◆ Stated task: Search the material for the string "handed" and copy each line where it occurs.

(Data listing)
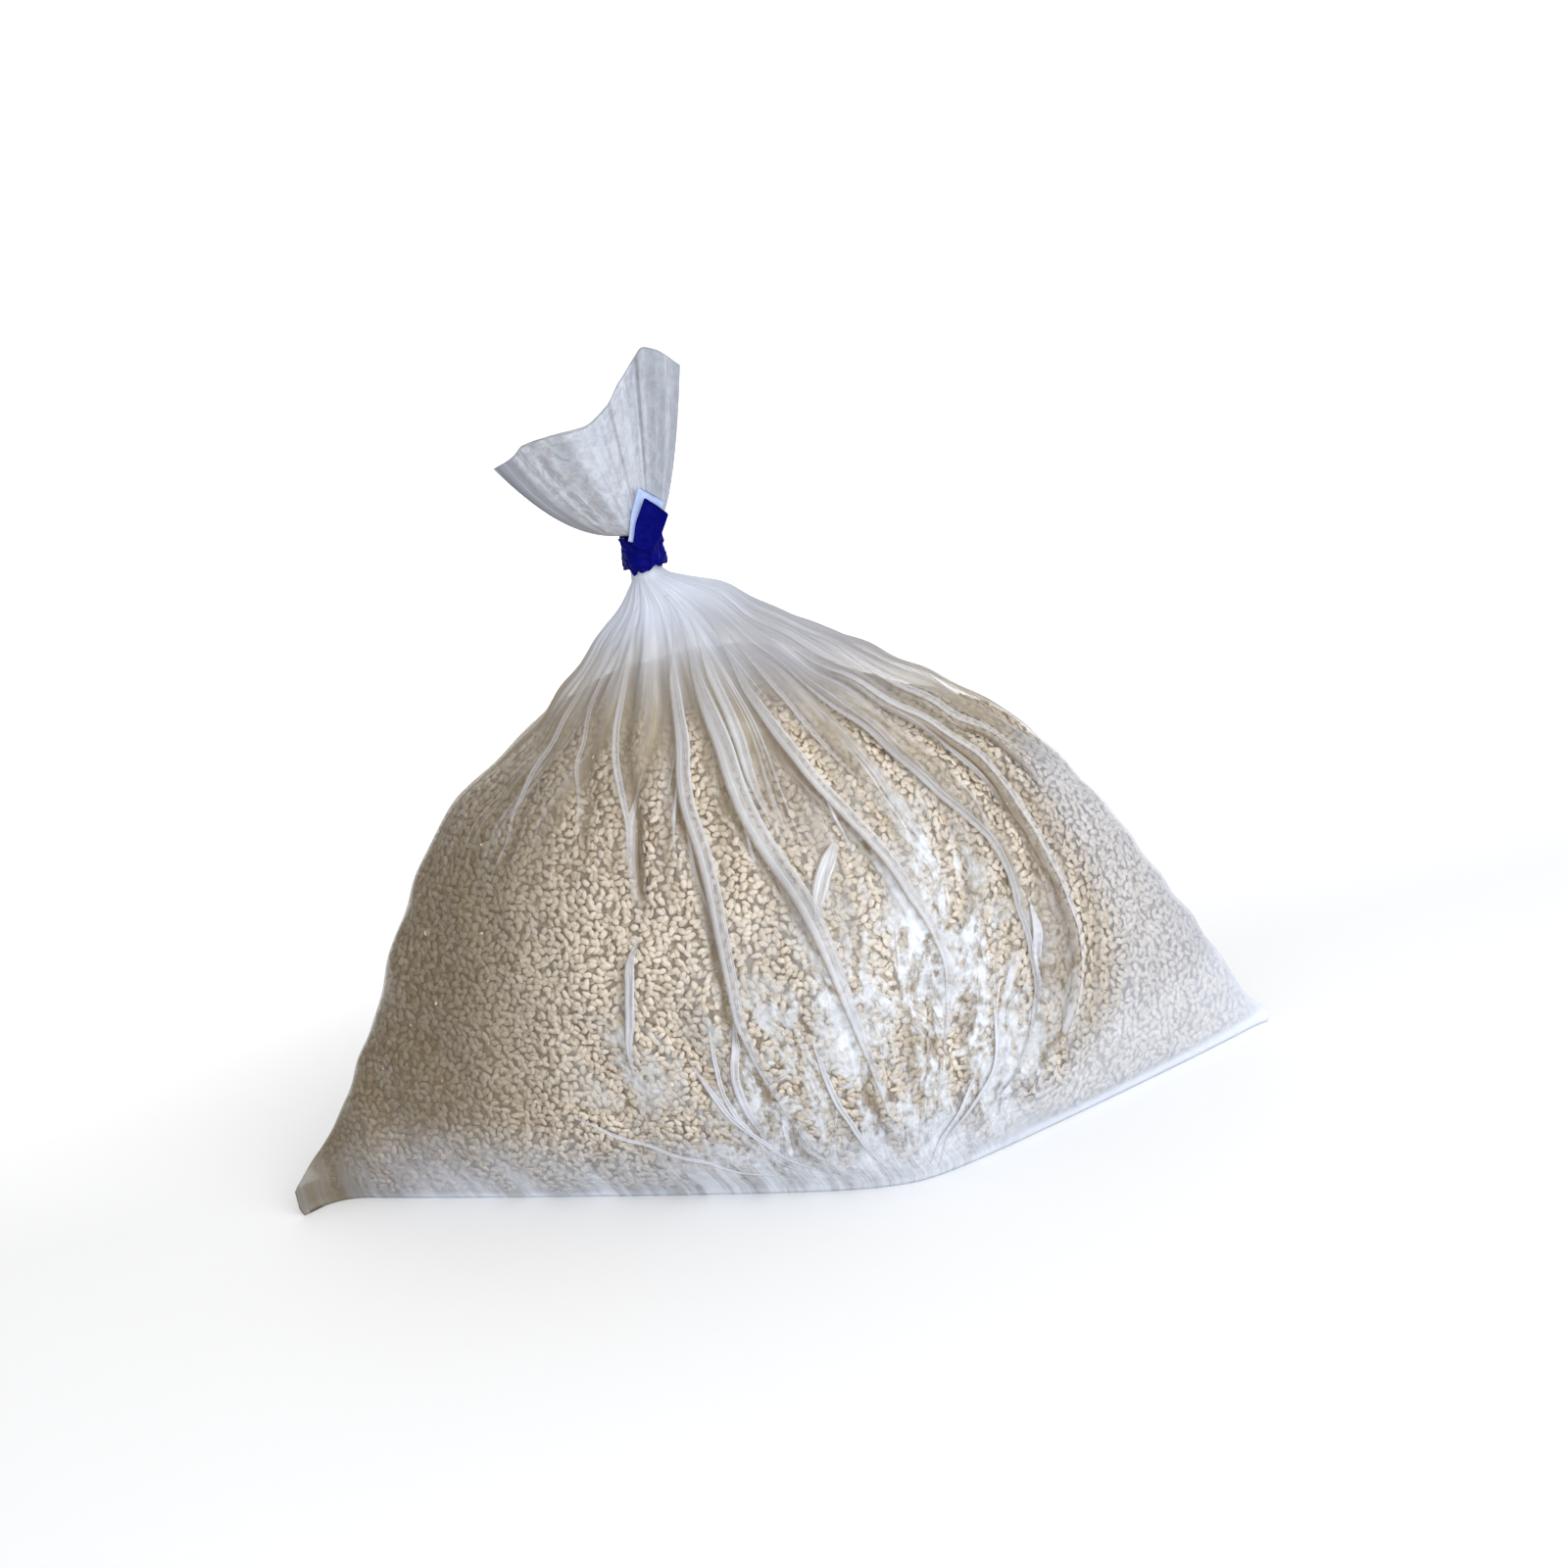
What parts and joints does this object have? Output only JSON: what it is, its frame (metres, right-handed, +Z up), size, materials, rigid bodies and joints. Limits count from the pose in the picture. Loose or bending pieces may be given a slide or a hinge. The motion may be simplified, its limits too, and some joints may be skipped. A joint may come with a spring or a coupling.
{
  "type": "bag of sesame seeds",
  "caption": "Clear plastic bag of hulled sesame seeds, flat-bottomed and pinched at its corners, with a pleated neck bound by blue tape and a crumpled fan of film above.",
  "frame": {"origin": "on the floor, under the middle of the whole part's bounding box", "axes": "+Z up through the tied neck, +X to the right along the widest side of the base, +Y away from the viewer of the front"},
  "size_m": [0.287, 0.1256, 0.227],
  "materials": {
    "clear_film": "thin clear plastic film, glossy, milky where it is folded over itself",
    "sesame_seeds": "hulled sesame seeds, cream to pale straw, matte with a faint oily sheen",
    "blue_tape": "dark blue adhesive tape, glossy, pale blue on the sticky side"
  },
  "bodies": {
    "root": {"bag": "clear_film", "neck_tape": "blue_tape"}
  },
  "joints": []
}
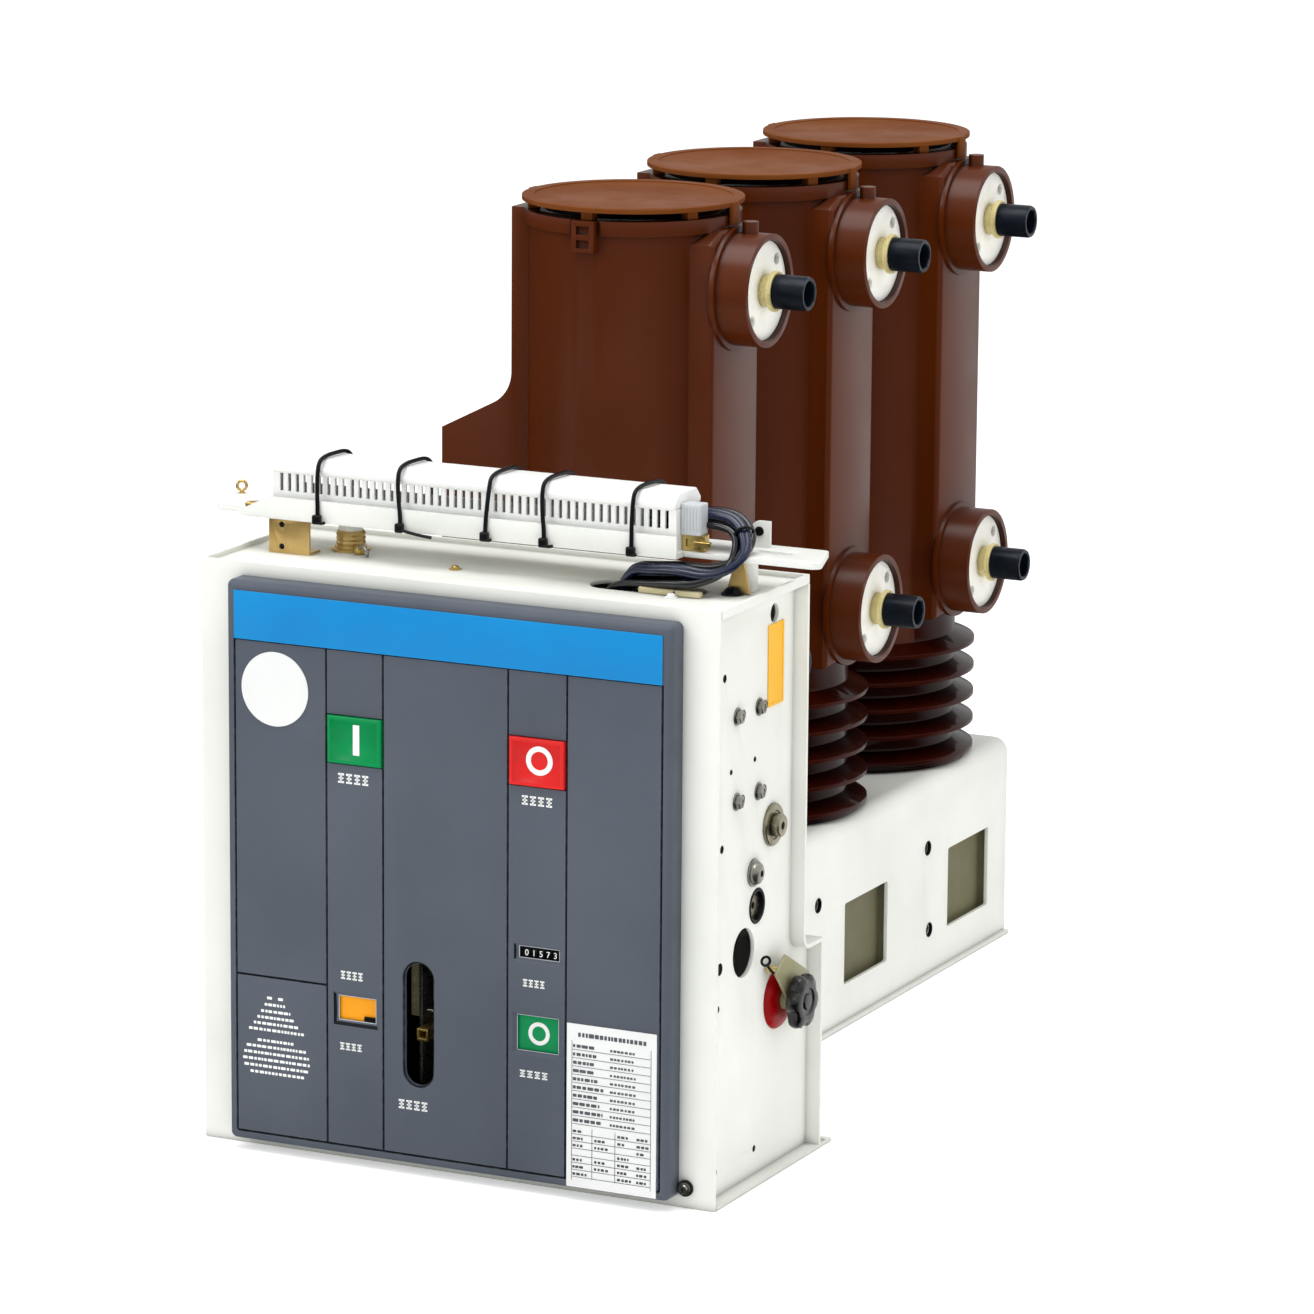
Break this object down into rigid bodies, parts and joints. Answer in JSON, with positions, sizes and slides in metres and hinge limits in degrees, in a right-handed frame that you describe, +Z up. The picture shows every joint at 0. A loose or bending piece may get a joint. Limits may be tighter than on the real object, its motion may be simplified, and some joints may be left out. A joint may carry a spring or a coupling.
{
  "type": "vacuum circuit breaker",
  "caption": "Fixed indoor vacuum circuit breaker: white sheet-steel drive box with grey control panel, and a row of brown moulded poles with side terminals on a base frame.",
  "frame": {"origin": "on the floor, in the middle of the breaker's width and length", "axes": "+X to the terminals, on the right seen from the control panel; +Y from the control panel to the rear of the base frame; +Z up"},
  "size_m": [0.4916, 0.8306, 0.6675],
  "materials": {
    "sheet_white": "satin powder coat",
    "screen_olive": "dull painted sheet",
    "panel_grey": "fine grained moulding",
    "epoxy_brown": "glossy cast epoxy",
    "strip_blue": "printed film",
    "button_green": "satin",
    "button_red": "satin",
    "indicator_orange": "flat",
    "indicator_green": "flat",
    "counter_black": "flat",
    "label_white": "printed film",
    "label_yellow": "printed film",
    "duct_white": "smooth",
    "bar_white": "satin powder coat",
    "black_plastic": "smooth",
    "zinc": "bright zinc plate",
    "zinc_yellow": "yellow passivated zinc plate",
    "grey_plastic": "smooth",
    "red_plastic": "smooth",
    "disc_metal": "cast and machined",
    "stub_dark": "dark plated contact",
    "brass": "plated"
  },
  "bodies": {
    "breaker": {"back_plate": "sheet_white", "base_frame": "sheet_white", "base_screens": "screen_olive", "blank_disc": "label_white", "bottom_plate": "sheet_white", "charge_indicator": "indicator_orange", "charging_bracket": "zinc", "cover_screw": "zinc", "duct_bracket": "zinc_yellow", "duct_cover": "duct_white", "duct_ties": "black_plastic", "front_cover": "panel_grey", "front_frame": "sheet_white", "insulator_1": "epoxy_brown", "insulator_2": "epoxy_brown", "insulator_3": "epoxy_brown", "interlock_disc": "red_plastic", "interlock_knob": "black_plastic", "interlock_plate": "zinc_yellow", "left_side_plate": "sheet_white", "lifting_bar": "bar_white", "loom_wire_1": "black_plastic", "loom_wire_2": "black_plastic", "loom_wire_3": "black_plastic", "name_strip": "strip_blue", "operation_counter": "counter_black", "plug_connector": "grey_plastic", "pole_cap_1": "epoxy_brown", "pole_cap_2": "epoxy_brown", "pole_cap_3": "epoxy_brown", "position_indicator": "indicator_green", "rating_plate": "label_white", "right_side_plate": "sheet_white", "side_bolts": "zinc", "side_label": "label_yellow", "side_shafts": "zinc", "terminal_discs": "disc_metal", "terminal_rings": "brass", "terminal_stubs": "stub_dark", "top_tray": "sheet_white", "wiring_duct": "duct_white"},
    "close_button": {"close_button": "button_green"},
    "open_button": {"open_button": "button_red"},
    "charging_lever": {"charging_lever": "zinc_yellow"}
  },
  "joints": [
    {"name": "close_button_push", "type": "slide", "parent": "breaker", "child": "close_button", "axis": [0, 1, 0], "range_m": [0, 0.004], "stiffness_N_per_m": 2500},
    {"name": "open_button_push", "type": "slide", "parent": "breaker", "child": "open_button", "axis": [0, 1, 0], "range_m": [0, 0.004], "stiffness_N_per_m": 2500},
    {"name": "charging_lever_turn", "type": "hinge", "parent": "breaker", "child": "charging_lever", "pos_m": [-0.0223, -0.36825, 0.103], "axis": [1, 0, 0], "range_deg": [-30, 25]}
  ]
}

◆ Answer below:
What parts and joints does this object have? Output only JSON: what it is, its frame (metres, right-handed, +Z up), size, materials, rigid bodies and joints. Limits count from the pose in the picture. Loose or bending pieces may be given a slide or a hinge. The motion may be simplified, its limits too, and some joints may be skipped. A joint may come with a spring or a coupling.
Break this object down into rigid bodies, parts and joints. Answer in JSON, with positions, sizes and slides in metres and hinge limits in degrees, in a right-handed frame that you describe, +Z up. The picture shows every joint at 0. A loose or bending piece may get a joint. Limits may be tighter than on the real object, its motion may be simplified, and some joints may be left out. A joint may carry a spring or a coupling.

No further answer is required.